What is expected
Reproduce all of the material exactly as shown.

Given material
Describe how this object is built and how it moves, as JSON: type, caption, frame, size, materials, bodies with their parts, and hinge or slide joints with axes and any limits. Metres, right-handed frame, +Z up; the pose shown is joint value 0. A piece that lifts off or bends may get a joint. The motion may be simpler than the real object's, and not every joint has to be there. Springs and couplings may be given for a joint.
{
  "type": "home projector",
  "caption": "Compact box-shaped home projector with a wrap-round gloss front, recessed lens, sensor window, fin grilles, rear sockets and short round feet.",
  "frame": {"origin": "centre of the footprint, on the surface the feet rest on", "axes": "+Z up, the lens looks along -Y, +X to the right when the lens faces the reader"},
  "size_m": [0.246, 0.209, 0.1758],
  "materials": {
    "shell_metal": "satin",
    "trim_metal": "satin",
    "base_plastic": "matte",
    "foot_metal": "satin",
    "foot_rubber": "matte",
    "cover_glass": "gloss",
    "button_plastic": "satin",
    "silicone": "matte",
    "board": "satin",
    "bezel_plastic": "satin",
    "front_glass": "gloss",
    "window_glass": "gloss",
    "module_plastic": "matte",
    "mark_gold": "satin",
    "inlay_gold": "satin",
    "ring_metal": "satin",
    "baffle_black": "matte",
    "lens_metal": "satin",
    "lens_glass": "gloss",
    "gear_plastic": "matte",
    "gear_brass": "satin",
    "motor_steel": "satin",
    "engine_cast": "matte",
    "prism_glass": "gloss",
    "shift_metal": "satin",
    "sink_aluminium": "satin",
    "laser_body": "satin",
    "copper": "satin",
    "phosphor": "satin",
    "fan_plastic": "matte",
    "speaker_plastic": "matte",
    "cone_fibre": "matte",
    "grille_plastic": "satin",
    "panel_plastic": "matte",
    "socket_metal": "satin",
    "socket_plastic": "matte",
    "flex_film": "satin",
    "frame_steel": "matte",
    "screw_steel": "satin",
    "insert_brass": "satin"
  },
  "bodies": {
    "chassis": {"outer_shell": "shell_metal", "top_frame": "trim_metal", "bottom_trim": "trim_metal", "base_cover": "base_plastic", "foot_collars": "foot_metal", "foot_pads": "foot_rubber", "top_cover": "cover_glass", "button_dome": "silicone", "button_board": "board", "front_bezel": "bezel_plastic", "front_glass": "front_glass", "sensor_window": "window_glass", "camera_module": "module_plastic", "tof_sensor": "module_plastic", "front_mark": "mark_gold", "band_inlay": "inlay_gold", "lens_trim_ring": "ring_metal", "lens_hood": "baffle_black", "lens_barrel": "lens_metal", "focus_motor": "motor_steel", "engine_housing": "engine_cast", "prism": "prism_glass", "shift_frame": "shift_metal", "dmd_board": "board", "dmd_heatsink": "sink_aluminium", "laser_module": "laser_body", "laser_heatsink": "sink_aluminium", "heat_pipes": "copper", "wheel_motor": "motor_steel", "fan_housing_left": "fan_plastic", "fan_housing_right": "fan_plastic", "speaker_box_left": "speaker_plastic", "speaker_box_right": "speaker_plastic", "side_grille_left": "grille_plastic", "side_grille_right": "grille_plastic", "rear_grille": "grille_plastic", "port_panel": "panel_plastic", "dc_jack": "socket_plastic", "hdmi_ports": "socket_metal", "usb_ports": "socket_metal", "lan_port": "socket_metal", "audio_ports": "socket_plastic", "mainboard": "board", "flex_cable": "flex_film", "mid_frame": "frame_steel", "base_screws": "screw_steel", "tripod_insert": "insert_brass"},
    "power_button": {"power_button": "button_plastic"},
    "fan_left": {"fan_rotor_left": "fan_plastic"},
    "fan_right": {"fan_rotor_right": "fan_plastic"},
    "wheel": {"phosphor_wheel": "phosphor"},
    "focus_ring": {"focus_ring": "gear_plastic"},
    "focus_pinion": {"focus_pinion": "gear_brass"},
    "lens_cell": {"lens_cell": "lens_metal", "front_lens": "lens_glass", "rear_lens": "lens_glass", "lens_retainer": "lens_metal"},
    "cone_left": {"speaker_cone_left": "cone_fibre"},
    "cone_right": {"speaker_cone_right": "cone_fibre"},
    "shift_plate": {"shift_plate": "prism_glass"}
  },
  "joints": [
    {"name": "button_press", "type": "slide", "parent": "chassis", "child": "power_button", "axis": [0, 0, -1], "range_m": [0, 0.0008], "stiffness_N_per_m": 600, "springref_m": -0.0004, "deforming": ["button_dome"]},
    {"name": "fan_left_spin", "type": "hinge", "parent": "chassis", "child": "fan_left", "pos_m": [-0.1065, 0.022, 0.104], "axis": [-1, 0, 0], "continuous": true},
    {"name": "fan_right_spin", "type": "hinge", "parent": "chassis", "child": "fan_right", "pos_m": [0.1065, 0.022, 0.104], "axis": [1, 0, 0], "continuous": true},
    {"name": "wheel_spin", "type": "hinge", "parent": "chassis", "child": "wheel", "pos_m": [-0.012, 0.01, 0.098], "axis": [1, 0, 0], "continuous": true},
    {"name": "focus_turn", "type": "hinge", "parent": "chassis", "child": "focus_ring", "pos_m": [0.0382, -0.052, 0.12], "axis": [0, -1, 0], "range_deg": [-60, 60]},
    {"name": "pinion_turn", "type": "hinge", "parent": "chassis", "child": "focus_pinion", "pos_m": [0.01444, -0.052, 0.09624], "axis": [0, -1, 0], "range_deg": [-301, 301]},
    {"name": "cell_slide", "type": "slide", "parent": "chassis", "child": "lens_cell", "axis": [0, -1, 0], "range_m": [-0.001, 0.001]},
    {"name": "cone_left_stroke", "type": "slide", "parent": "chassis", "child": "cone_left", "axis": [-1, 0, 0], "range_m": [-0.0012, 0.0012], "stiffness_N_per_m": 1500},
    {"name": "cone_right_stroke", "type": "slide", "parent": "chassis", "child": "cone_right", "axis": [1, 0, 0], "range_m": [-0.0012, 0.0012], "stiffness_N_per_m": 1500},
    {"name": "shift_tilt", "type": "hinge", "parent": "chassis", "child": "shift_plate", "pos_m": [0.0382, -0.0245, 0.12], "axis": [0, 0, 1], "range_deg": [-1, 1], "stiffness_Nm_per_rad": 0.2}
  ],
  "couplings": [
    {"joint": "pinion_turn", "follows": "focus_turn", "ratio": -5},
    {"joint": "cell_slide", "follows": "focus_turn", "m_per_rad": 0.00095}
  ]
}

Answer to the exercise
Describe how this object is built and how it moves, as JSON: type, caption, frame, size, materials, bodies with their parts, and hinge or slide joints with axes and any limits. Metres, right-handed frame, +Z up; the pose shown is joint value 0. A piece that lifts off or bends may get a joint. The motion may be simpler than the real object's, and not every joint has to be there. Springs and couplings may be given for a joint.
{
  "type": "home projector",
  "caption": "Compact box-shaped home projector with a wrap-round gloss front, recessed lens, sensor window, fin grilles, rear sockets and short round feet.",
  "frame": {"origin": "centre of the footprint, on the surface the feet rest on", "axes": "+Z up, the lens looks along -Y, +X to the right when the lens faces the reader"},
  "size_m": [0.246, 0.209, 0.1758],
  "materials": {
    "shell_metal": "satin",
    "trim_metal": "satin",
    "base_plastic": "matte",
    "foot_metal": "satin",
    "foot_rubber": "matte",
    "cover_glass": "gloss",
    "button_plastic": "satin",
    "silicone": "matte",
    "board": "satin",
    "bezel_plastic": "satin",
    "front_glass": "gloss",
    "window_glass": "gloss",
    "module_plastic": "matte",
    "mark_gold": "satin",
    "inlay_gold": "satin",
    "ring_metal": "satin",
    "baffle_black": "matte",
    "lens_metal": "satin",
    "lens_glass": "gloss",
    "gear_plastic": "matte",
    "gear_brass": "satin",
    "motor_steel": "satin",
    "engine_cast": "matte",
    "prism_glass": "gloss",
    "shift_metal": "satin",
    "sink_aluminium": "satin",
    "laser_body": "satin",
    "copper": "satin",
    "phosphor": "satin",
    "fan_plastic": "matte",
    "speaker_plastic": "matte",
    "cone_fibre": "matte",
    "grille_plastic": "satin",
    "panel_plastic": "matte",
    "socket_metal": "satin",
    "socket_plastic": "matte",
    "flex_film": "satin",
    "frame_steel": "matte",
    "screw_steel": "satin",
    "insert_brass": "satin"
  },
  "bodies": {
    "chassis": {"outer_shell": "shell_metal", "top_frame": "trim_metal", "bottom_trim": "trim_metal", "base_cover": "base_plastic", "foot_collars": "foot_metal", "foot_pads": "foot_rubber", "top_cover": "cover_glass", "button_dome": "silicone", "button_board": "board", "front_bezel": "bezel_plastic", "front_glass": "front_glass", "sensor_window": "window_glass", "camera_module": "module_plastic", "tof_sensor": "module_plastic", "front_mark": "mark_gold", "band_inlay": "inlay_gold", "lens_trim_ring": "ring_metal", "lens_hood": "baffle_black", "lens_barrel": "lens_metal", "focus_motor": "motor_steel", "engine_housing": "engine_cast", "prism": "prism_glass", "shift_frame": "shift_metal", "dmd_board": "board", "dmd_heatsink": "sink_aluminium", "laser_module": "laser_body", "laser_heatsink": "sink_aluminium", "heat_pipes": "copper", "wheel_motor": "motor_steel", "fan_housing_left": "fan_plastic", "fan_housing_right": "fan_plastic", "speaker_box_left": "speaker_plastic", "speaker_box_right": "speaker_plastic", "side_grille_left": "grille_plastic", "side_grille_right": "grille_plastic", "rear_grille": "grille_plastic", "port_panel": "panel_plastic", "dc_jack": "socket_plastic", "hdmi_ports": "socket_metal", "usb_ports": "socket_metal", "lan_port": "socket_metal", "audio_ports": "socket_plastic", "mainboard": "board", "flex_cable": "flex_film", "mid_frame": "frame_steel", "base_screws": "screw_steel", "tripod_insert": "insert_brass"},
    "power_button": {"power_button": "button_plastic"},
    "fan_left": {"fan_rotor_left": "fan_plastic"},
    "fan_right": {"fan_rotor_right": "fan_plastic"},
    "wheel": {"phosphor_wheel": "phosphor"},
    "focus_ring": {"focus_ring": "gear_plastic"},
    "focus_pinion": {"focus_pinion": "gear_brass"},
    "lens_cell": {"lens_cell": "lens_metal", "front_lens": "lens_glass", "rear_lens": "lens_glass", "lens_retainer": "lens_metal"},
    "cone_left": {"speaker_cone_left": "cone_fibre"},
    "cone_right": {"speaker_cone_right": "cone_fibre"},
    "shift_plate": {"shift_plate": "prism_glass"}
  },
  "joints": [
    {"name": "button_press", "type": "slide", "parent": "chassis", "child": "power_button", "axis": [0, 0, -1], "range_m": [0, 0.0008], "stiffness_N_per_m": 600, "springref_m": -0.0004, "deforming": ["button_dome"]},
    {"name": "fan_left_spin", "type": "hinge", "parent": "chassis", "child": "fan_left", "pos_m": [-0.1065, 0.022, 0.104], "axis": [-1, 0, 0], "continuous": true},
    {"name": "fan_right_spin", "type": "hinge", "parent": "chassis", "child": "fan_right", "pos_m": [0.1065, 0.022, 0.104], "axis": [1, 0, 0], "continuous": true},
    {"name": "wheel_spin", "type": "hinge", "parent": "chassis", "child": "wheel", "pos_m": [-0.012, 0.01, 0.098], "axis": [1, 0, 0], "continuous": true},
    {"name": "focus_turn", "type": "hinge", "parent": "chassis", "child": "focus_ring", "pos_m": [0.0382, -0.052, 0.12], "axis": [0, -1, 0], "range_deg": [-60, 60]},
    {"name": "pinion_turn", "type": "hinge", "parent": "chassis", "child": "focus_pinion", "pos_m": [0.01444, -0.052, 0.09624], "axis": [0, -1, 0], "range_deg": [-301, 301]},
    {"name": "cell_slide", "type": "slide", "parent": "chassis", "child": "lens_cell", "axis": [0, -1, 0], "range_m": [-0.001, 0.001]},
    {"name": "cone_left_stroke", "type": "slide", "parent": "chassis", "child": "cone_left", "axis": [-1, 0, 0], "range_m": [-0.0012, 0.0012], "stiffness_N_per_m": 1500},
    {"name": "cone_right_stroke", "type": "slide", "parent": "chassis", "child": "cone_right", "axis": [1, 0, 0], "range_m": [-0.0012, 0.0012], "stiffness_N_per_m": 1500},
    {"name": "shift_tilt", "type": "hinge", "parent": "chassis", "child": "shift_plate", "pos_m": [0.0382, -0.0245, 0.12], "axis": [0, 0, 1], "range_deg": [-1, 1], "stiffness_Nm_per_rad": 0.2}
  ],
  "couplings": [
    {"joint": "pinion_turn", "follows": "focus_turn", "ratio": -5},
    {"joint": "cell_slide", "follows": "focus_turn", "m_per_rad": 0.00095}
  ]
}